This is Part 1 of a series of articles in which we take a close look at some of the provisions and issues in loan agreements that are specific to subscription finance transactions. The commentary is based on LMA (i.e., UK/European) forms of Capital Call/Subscription Finance Loan Agreements, rather than the LSTA (i.e., U.S.) forms. Much of the commentary will be relevant to both but, where principles or considerations differ, this will be flagged in the relevant article. We hope you will follow the series and, to help you do so, the articles will as far as practical follow the same order as the loan agreement.
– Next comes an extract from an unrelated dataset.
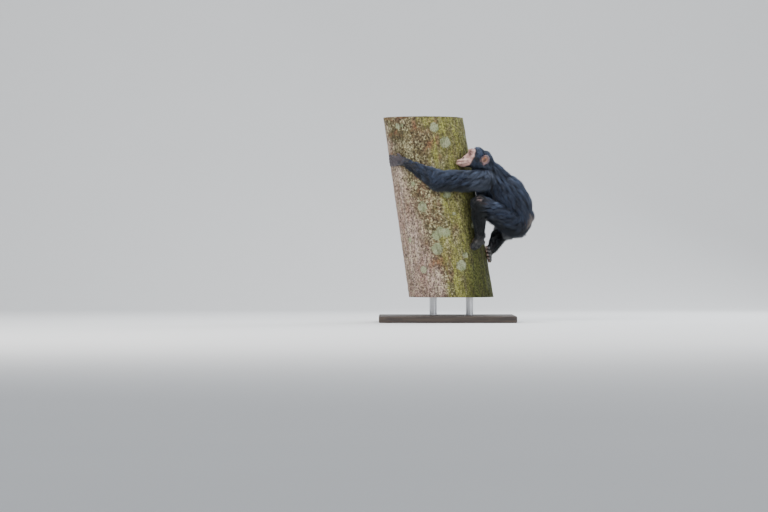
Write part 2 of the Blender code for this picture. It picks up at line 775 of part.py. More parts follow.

So we start with the parties.

The focus here is on the “borrower”/“fund” side parties. There are very few real issues or differences between the finance parties (i.e., the “lender” side) and the issues around those parties in a subscription or capital-call financing or any other more standard “corporate” financing, so the commentary on that side is much more limited.

On the fund side:

This will start with the borrower (or borrowers). It will usually be the fund (or funds) which are making the investments being financed by the facility or an SPV or SPVs of those funds and will include any parallel funds or their SPVs. Just to note that depending on the jurisdiction of any fund borrower, that fund may or may not have a distinct legal “personality” and, in any event, in general it will act either through its general partner or manager and/or will be represented by them.
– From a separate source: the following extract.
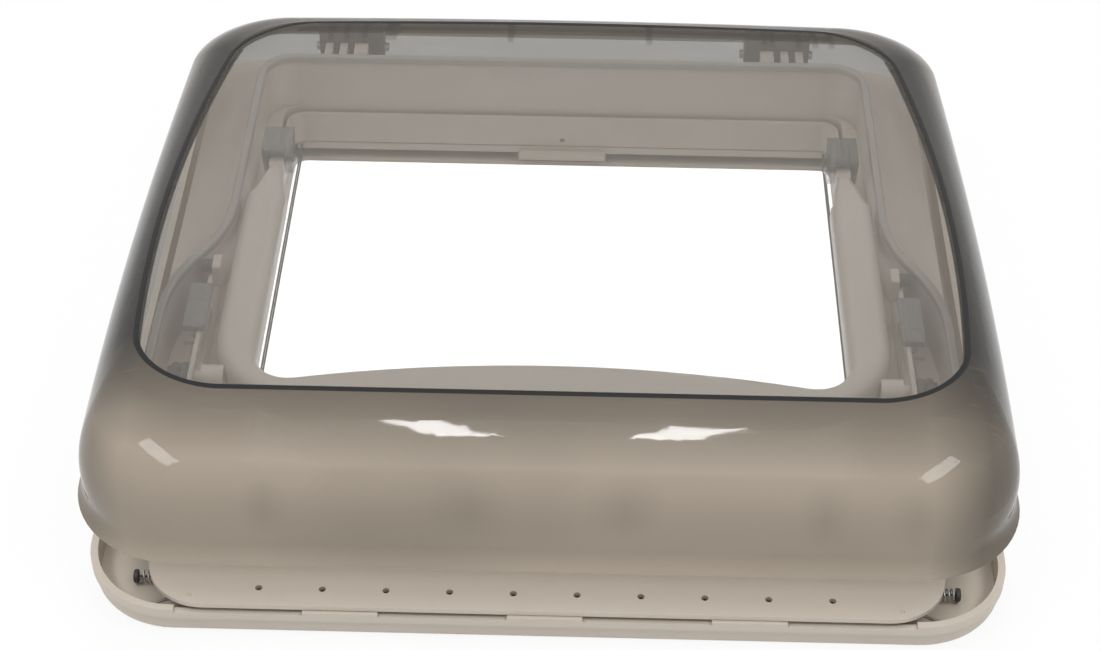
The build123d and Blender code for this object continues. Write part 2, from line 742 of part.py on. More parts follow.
# Clear pivot brackets under the pane, and the pins that carry the bow's tongues
tongue_outer = tongue_inner + tongue_width
bracket_inner = tongue_inner - prong_gap - prong_thickness
bracket_outer = tongue_outer + prong_gap + prong_thickness
for side, side_name in sides:
    with BuildPart() as pivot_bracket:
        for near in (bracket_inner, bracket_outer - prong_thickness):
            place = near if side > 0 else -near - prong_thickness
            with BuildSketch(Plane((place, pivot_y, pivot_z), x_dir=(0, 1, 0), z_dir=(1, 0, 0))) as prong:
                Circle(prong_radius)
                with Locations((0, pane_z - pivot_z)):
                    Rectangle(prong_base, bracket_plate, align=(Align.CENTER, Align.MAX))
                make_hull()
                Circle(pivot_pin_radius + pin_gap, mode=Mode.SUBTRACT)
            extrude(amount=prong_thickness)
        with Locations((side * (bracket_inner + bracket_outer) / 2, pivot_y, pane_z)):
            Box(
                bracket_outer - bracket_inner,
                prong_base,
                bracket_plate,
                align=(Align.CENTER, Align.CENTER, Align.MAX),
            )
    save(pivot_bracket.part, f"pivot_bracket_{side_name}")

    with BuildPart() as pivot_pin:
        with Locations(Plane((side * (bracket_inner + bracket_outer) / 2, pivot_y, pivot_z), z_dir=(1, 0, 0))):
            Cylinder(pivot_pin_radius, bracket_outer - bracket_inner + 2 * pivot_pin_margin)
        chamfer(pivot_pin.edges().filter_by(GeomType.CIRCLE), pivot_pin_radius / 5)
    save(pivot_pin.part, f"pivot_pin_{side_name}")

# Bow: a fat rounded U whose arms narrow into tongues behind, with a stub on each arm in front
bow_inner = bow_half - bow_arm
arm_centre = bow_half - bow_arm / 2
tongue_centre = tongue_inner + tongue_width / 2
bow_floor = pivot_z - bow_height / 2
with BuildPart() as bow:
    with BuildSketch(Plane.XY.offset(bow_floor)) as bow_plan:
        with BuildLine():
            ThreePointArc((-bow_half, bar_front_end), (0, bar_front_middle), (bow_half, bar_front_end))
            Line((bow_half, bar_front_end), (bow_half, shoulder_front))
            Line((bow_half, shoulder_front), (bow_inner, shoulder_front))
            Line((bow_inner, shoulder_front), (bow_inner, bar_rear_end))
            ThreePointArc((bow_inner, bar_rear_end), (0, bar_rear_middle), (-bow_inner, bar_rear_end))
            Line((-bow_inner, bar_rear_end), (-bow_inner, shoulder_front))
            Line((-bow_inner, shoulder_front), (-bow_half, shoulder_front))
            Line((-bow_half, shoulder_front), (-bow_half, bar_front_end))
        make_face()
        corner_points = bow_plan.vertices().sort_by(Axis.Y)
        fillet(corner_points[:2], bow_corner)
        fillet(bow_plan.vertices().filter_by_position(Axis.Y, bar_rear_end - pin_gap, bar_rear_end + pin_gap), bow_inner_corner)
    extrude(amount=bow_height)
    arm_ends = bow.faces().filter_by(Axis.Y).sort_by(Axis.Y)[-2:].edges()
    rims = bow.faces().filter_by(Axis.Z).edges()
    fillet([edge for edge in rims if edge not in arm_ends], bow_round)
    for side, side_name in sides:
        with BuildSketch(Plane((side * arm_centre, shoulder_front, pivot_z), x_dir=(1, 0, 0), z_dir=(0, 1, 0))) as arm_end:
            RectangleRounded(bow_arm, bow_height, bow_round)
        with BuildSketch(Plane((side * tongue_centre, shoulder_rear, pivot_z), x_dir=(1, 0, 0), z_dir=(0, 1, 0))) as neck_end:
            RectangleRounded(tongue_width, 2 * tongue_radius, tongue_round)
        loft(sections=[arm_end.sketch.face(), neck_end.sketch.face()], ruled=True)
        with BuildSketch(Plane((side * tongue_centre, pivot_y, pivot_z), x_dir=(0, 1, 0), z_dir=(1, 0, 0))):
            Circle(tongue_radius)
            Rectangle(pivot_y - shoulder_rear, 2 * tongue_radius, align=(Align.MAX, Align.CENTER))
        tongue = extrude(amount=tongue_width / 2, both=True)
    for side, side_name in sides:
        with Locations(Plane((side * tongue_centre, pivot_y, pivot_z), z_dir=(1, 0, 0))):
            Cylinder(pivot_pin_radius + pin_gap, tongue_width + 2 * prong_gap, mode=Mode.SUBTRACT)
        with Locations(Plane((side * (bow_half - bow_round), stub_y, stub_z), z_dir=(side, 0, 0))):
            Cylinder(stub_boss_radius, bow_round + stub_boss, align=(Align.CENTER, Align.CENTER, Align.MIN))
            Cylinder(stub_radius, stub_end - bow_half + bow_round, align=(Align.CENTER, Align.CENTER, Align.MIN))
    with BuildSketch(Plane.XY.offset(bow_floor)):
        with Locations((0, button_y)):
            RectangleRounded(button_width + 2 * running_gap, button_depth + 2 * running_gap, button_round + running_gap)
    extrude(amount=pocket_height, mode=Mode.SUBTRACT)
save(bow.part, "bow")

# Release button with its spring, in a pocket in the crossbar's underside
button_top = bow_floor - button_proud + button_height
with BuildPart() as release_button:
    with BuildSketch(Plane.XY.offset(bow_floor - button_proud)):
        with Locations((0, button_y)):
            RectangleRounded(button_width, button_depth, button_round)
    extrude(amount=button_height)
    fillet(release_button.faces().sort_by(Axis.Z)[0].edges(), button_proud * button_edge_share)
save(release_button.part, "release_button")

spring_length = bow_floor + pocket_height - button_top - 2 * button_wire
with BuildPart() as button_spring:
    with BuildLine() as turns:
        biarc_coil(
            (0, button_y, button_top + button_wire),
            (0, 0, 1),
            (1, 0, 0),
            button_spring_radius,
            button_spring_turns,
            spring_length,
        )
    with BuildSketch(Plane(turns.line @ 0, z_dir=turns.line % 0)):
        Circle(button_wire)
    sweep(path=turns.line)
save(button_spring.part, "button_spring")
print("button_spring: least gap", spring_length / button_spring_turns - 2 * button_wire)

# Rollers on the stubs and the push-on caps that keep them there
for side, side_name in sides:
    with BuildPart() as roller:
        with BuildSketch(Plane.XZ.offset(-stub_y)) as roller_section:
            with Locations((side * roller_near, stub_z + stub_radius + pin_gap)):
                Rectangle(
                    roller_width,
                    roller_radius - stub_radius - pin_gap,
                    align=(Align.MIN if side > 0 else Align.MAX, Align.MIN),
                )
            with Locations((side * (roller_near + roller_width / 2), stub_z + roller_radius)):
                RegularPolygon(roller_groove, 4, mode=Mode.SUBTRACT)
        revolve(axis=Axis((0, stub_y, stub_z), (1, 0, 0)))
    save(roller.part, f"roller_{side_name}")

    with BuildPart() as stub_cap:
        with Locations(Plane((side * (roller_near + roller_width + cap_gap), stub_y, stub_z), z_dir=(side, 0, 0))):
            Cylinder(cap_radius, cap_thickness, align=(Align.CENTER, Align.CENTER, Align.MIN))
            Cylinder(stub_radius, cap_thickness, align=(Align.CENTER, Align.CENTER, Align.MIN), mode=Mode.SUBTRACT)
    save(stub_cap.part, f"stub_cap_{side_name}")


def stub_offset(angle):
    """Where the stub lies, counted from its place when the dome is closed."""
    y, z = stub_place(angle)
    return (y - stub_y, z - stub_z)


# Side guides: upright plates on the outer frame's floor, slotted along the stub's way
guide_top = stub_z + stub_radius + slot_clearance + guide_bar
slot_width = 2 * (stub_radius + slot_clearance)
for side, side_name in sides:
    near = guide_x if side > 0 else -guide_x - guide_thickness
    with BuildPart() as guide_plate:
        guide_plane = Plane((near, stub_y, stub_z), x_dir=(0, 1, 0), z_dir=(1, 0, 0))
        with BuildSketch(guide_plane) as guide_side:
            with Locations(((guide_front + guide_rear) / 2 - stub_y, (floor_top + guide_top) / 2 - stub_z)):
                Rectangle(guide_rear - guide_front, guide_top - floor_top)
            fillet(guide_side.vertices().group_by(Axis.Z)[-1], guide_round)
            with BuildLine(mode=Mode.PRIVATE) as way:
                ThreePointArc(*[stub_offset(opening_angle * share) for share in path_shares])
            SlotArc(way.edges()[0], slot_width, mode=Mode.SUBTRACT)
            for angle in notch_angles:
                y, z = stub_offset(angle)
                with Locations((y, z + notch_lift)):
                    Circle(slot_width / 2, mode=Mode.SUBTRACT)
        extrude(amount=guide_thickness)
        for foot_y in foot_places:
            foot_x = side * (guide_x + guide_thickness / 2)
            with Locations((foot_x, foot_y, floor_top)):
                Box(
                    guide_foot_width + guide_thickness / 2,
                    guide_foot_depth,
                    foot_thickness,
                    align=(Align.MIN if side > 0 else Align.MAX, Align.CENTER, Align.MIN),
                )
            with Locations((side * foot_screw_x, foot_y, floor_top)):
                Cylinder(guide_screw_radius + pin_gap, 2 * foot_thickness + overrun, mode=Mode.SUBTRACT)
    save(guide_plate.part, f"guide_plate_{side_name}")

    # Clear toothed catch over the roller's way
    latch_y = (latch_front + latch_rear) / 2
    latch_far = latch_near + latch_width
    teeth_near = guide_x + guide_thickness + seat_gap
    with BuildPart() as notch_latch:
        with Locations((side * latch_near, latch_y, guide_top)):
            Box(
                latch_width,
                latch_rear - latch_front,
                latch_height,
                align=(Align.MIN if side > 0 else Align.MAX, Align.CENTER, Align.MIN),
            )
        fillet(notch_latch.edges().filter_by(Axis.Z), latch_height / 2)
        teeth_start = teeth_near if side > 0 else -latch_far
        with BuildSketch(Plane((teeth_start, latch_y, guide_top), x_dir=(0, 1, 0), z_dir=(1, 0, 0))):
            with GridLocations((latch_rear - latch_front) / latch_teeth, 0, latch_teeth, 1):
                Trapezoid(latch_tooth_width, latch_tooth, latch_slope, rotation=180, align=(Align.CENTER, Align.MIN))
        extrude(amount=latch_far - teeth_near)
    save(notch_latch.part, f"notch_latch_{side_name}")

    # Stop block at the rear end of the guide, with its round knob
    with BuildPart() as stop_block:
        with Locations((side * guide_x, (stop_front + stop_front + stop_depth) / 2, guide_top)):
            Box(
                stop_width,
                stop_depth,
                stop_height,
                align=(Align.MAX if side > 0 else Align.MIN, Align.CENTER, Align.CENTER),
            )
        fillet(stop_block.edges().filter_by(Axis.X), stop_width / 4)
    save(stop_block.part, f"stop_block_{side_name}")

    with BuildPart() as stop_knob:
        knob_y = stop_front + stop_depth / 2
        with Locations(Plane((side * guide_x, knob_y, guide_top + knob_radius), z_dir=(side, 0, 0))):
            Cylinder(knob_radius, knob_width, align=(Align.CENTER, Align.CENTER, Align.MIN))
        fillet(stop_knob.faces().sort_by(Axis.X)[-1 if side > 0 else 0].edges(), knob_radius / 5)
    save(stop_knob.part, f"stop_knob_{side_name}")

# Screws that hold the guides to the floor
with BuildPart() as guide_screws:
    for side, side_name in sides:
        for foot_y in foot_places:
            with Locations((side * foot_screw_x, foot_y, floor_top + foot_thickness)):
                Cylinder(guide_screw_head, guide_screw_head_height, align=(Align.CENTER, Align.CENTER, Align.MIN))
                Cylinder(
                    guide_screw_radius,
                    guide_screw_length,
                    align=(Align.CENTER, Align.CENTER, Align.MAX),
                )
save(guide_screws.part, "guide_screws")
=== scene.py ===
"""Looks of a square caravan roof vent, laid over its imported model."""

import json
import math

import bmesh
import bpy
from bpy.props import FloatProperty, FloatVectorProperty, IntProperty, PointerProperty
from bpy.types import Operator, Panel, PropertyGroup
from mathutils import Matrix, Vector


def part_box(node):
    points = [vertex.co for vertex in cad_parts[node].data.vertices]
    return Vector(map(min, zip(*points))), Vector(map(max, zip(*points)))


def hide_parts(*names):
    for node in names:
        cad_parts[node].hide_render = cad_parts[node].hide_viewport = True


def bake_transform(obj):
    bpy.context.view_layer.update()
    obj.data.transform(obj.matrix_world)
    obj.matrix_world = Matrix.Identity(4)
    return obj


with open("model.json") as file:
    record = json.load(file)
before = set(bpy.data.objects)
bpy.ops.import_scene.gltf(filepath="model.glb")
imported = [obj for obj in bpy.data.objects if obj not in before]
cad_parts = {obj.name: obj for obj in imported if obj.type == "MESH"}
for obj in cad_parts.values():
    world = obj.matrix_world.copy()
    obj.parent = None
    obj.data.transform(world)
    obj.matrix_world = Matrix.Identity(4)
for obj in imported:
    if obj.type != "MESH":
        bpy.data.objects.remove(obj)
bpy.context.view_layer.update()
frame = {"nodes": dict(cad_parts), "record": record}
slots = {row["node"]: row["material_slot"] for row in frame["record"]["subparts"]}

bl_info = {
    "name": "Roof vent finishes",
    "version": (1, 0, 0),
    "blender": (4, 5, 0),
    "location": "View3D > Sidebar > Roof vent",
    "description": "Finishes, soft pieces and stage of a square roof vent",
    "category": "Object",
}

MM = 0.001
BLACK = (0.008, 0.008, 0.008)
WHITE = (1, 1, 1)
SEEN_RAYS = ("Camera", "Glossy", "Transmission")
SOFT_RAYS = ("Shadow", "Diffuse")

# Where painted shade marks the hollows and ribs behind the front wall, each with its half width
SHADE_SPOT_PLACES = ((-0.150, 0.014), (-0.040, 0.024), (0.042, 0.022), (0.148, 0.014), (0.196, 0.016))

# Where the moulded ribs of the rear wall stand
RIB_PLACES = (
    -0.158, -0.147, -0.135, -0.119, -0.115, -0.036, 0.058, 0.136, 0.141, 0.159, 0.170, 0.181,
)

# How much of its cover the smoked skin drops for shadow and bounced light
SOFT_SHARE = 0.70

# The floor's white share, and its brightness behind glazing in the light opening and beside it
FLOOR_SHARE = 0.90
OPENING_HALF = 0.190
OPENING_FADE = 0.005
OPENING_GLOW = 2.4
GLAZED_GLOW = 0.38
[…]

Then there are the guarantors. Three main issues to consider here. First, if the borrower is an SPV, then the fund owner of that SPV should be a guarantor. Second, if there is more than one borrower (in particular, parallel funds which are all borrowers) then all the funds should be guarantors of each other. If they are not, then their investors cannot all be counted in the same borrowing base or leverage-investor base and would have to be counted separately. This can and does happen, but it is a more difficult credit decision (and requires some further tinkering with the documentation). Third, if there is a feeder fund involved (and the investors in that feeder fund are to be counted in the relevant borrowing or leverage-investor base), ideally that feeder fund should also be a guarantor. One issue to be aware of – and that should always be very carefully checked with both “other” funds and/or feeder funds becoming guarantors – is that these funds have the necessary powers to become guarantors in their LPAs (or equivalent).
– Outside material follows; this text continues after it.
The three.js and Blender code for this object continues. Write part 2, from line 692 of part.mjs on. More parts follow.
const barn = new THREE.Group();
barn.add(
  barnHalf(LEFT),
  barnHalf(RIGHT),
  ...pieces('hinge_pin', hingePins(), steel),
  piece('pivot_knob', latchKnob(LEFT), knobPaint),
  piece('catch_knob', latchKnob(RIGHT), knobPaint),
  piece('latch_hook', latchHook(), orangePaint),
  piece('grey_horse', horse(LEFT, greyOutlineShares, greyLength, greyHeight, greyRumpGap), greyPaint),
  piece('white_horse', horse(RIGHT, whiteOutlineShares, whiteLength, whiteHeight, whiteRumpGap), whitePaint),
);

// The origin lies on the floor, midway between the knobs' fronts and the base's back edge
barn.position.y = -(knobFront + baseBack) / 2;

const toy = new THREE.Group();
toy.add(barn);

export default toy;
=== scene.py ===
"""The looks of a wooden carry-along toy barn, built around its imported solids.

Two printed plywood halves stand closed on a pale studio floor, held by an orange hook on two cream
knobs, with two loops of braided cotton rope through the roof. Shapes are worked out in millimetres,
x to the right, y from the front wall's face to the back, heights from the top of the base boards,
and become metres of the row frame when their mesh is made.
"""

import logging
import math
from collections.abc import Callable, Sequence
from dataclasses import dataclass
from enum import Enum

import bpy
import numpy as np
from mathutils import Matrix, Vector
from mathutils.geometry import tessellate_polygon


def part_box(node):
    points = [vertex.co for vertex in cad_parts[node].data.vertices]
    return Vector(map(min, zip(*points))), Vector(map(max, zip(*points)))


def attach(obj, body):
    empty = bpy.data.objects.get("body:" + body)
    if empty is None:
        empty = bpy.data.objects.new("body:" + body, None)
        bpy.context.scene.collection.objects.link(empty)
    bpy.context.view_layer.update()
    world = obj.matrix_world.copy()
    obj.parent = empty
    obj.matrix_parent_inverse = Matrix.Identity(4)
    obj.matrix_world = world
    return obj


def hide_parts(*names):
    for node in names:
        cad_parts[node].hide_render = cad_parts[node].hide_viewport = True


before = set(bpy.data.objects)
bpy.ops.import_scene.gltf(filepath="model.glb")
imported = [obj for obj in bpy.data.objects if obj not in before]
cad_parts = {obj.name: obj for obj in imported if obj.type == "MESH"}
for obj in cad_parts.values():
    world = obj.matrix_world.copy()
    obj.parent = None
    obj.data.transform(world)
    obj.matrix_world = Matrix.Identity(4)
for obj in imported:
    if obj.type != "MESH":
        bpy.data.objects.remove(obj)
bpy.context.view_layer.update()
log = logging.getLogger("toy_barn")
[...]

Next is the manager and/or the general partner (in their own capacities rather than as representatives of the fund). Occasionally, the necessity to include either of these separately as a party is queried. However, it is standard practice to include whichever of the general partner or the manager is primarily responsible for the operation of the fund or funds which are parties as borrowers or guarantors. Whether this is the general partner or the manager will depend on the particular jurisdiction and constitution of the relevant fund, and sometimes it is both. Their inclusion allows the finance parties to take comfort from the fact (among other things) that representations and covenants are made by the primary legal entity or entities responsible for “running” the underlying funds and, where this is an issue, for these to be coming from an entity which is a legal “personality.” Sometimes, the manager or general partner may itself be a fund in which case consideration should be given to whether their own manager or general partner should be added as a party.

As with any other financing, there will usually be further provisions allowing additional parties to accede to the facility in any of the categories above. One point of difference between this type of facility and a standard “corporate” facility is that, in general, while parties can accede, there are usually only very limited circumstances in which parties can “retire” or cease to be parties. Where this is allowed, it is usually only in relation to the manager or general partner and then (if allowed at all) only if a suitable replacement becomes a party in their place. And a word here about “qualified borrowers”: More common in U.S.-style documentation, these are entities which are permitted to borrow under a facility which contemplates more than one borrower but which, while they themselves are guaranteed by the other borrowers as guarantors, are not themselves required to become guarantors of the other borrowers. Such entities will accede as borrowers in the normal way (but not become guarantors).

So, that’s pretty much it . . . except for two things and a final point below. First, the due diligence on the structure of the fund or funds which are to be parties has to be carefully done so as to ensure that every entity which needs to be a party to the facility is (and can be) a party. Second, the finance parties will need to have carried out and be satisfied with their own KYC, sanctions, credit and other checks on all the “fund side” parties.

And on the finance party side: As stated at the beginning of this article, there is little difference here between a subscription finance/capital-call facility and any other “corporate”-type facility. The only issue we would highlight here is the potential inclusion (or not) of hedge counterparties. Traditionally, funds had organised their hedging requirements outside the direct ambit of subscription finance facilities. But, over the last few years, it has become much more common for finance parties to include hedging in their offering for that to impact the borrowing base/leverage calculations and for such hedging to benefit in terms of pricing from being part of the secured debt. If this is part of the transaction, then the parties would usually want to ensure that the hedge counterparty is either included as a finance party in the facility agreement from the outset (along with the other finance parties) or there are suitable provisions for it to accede as such when the hedging is concluded.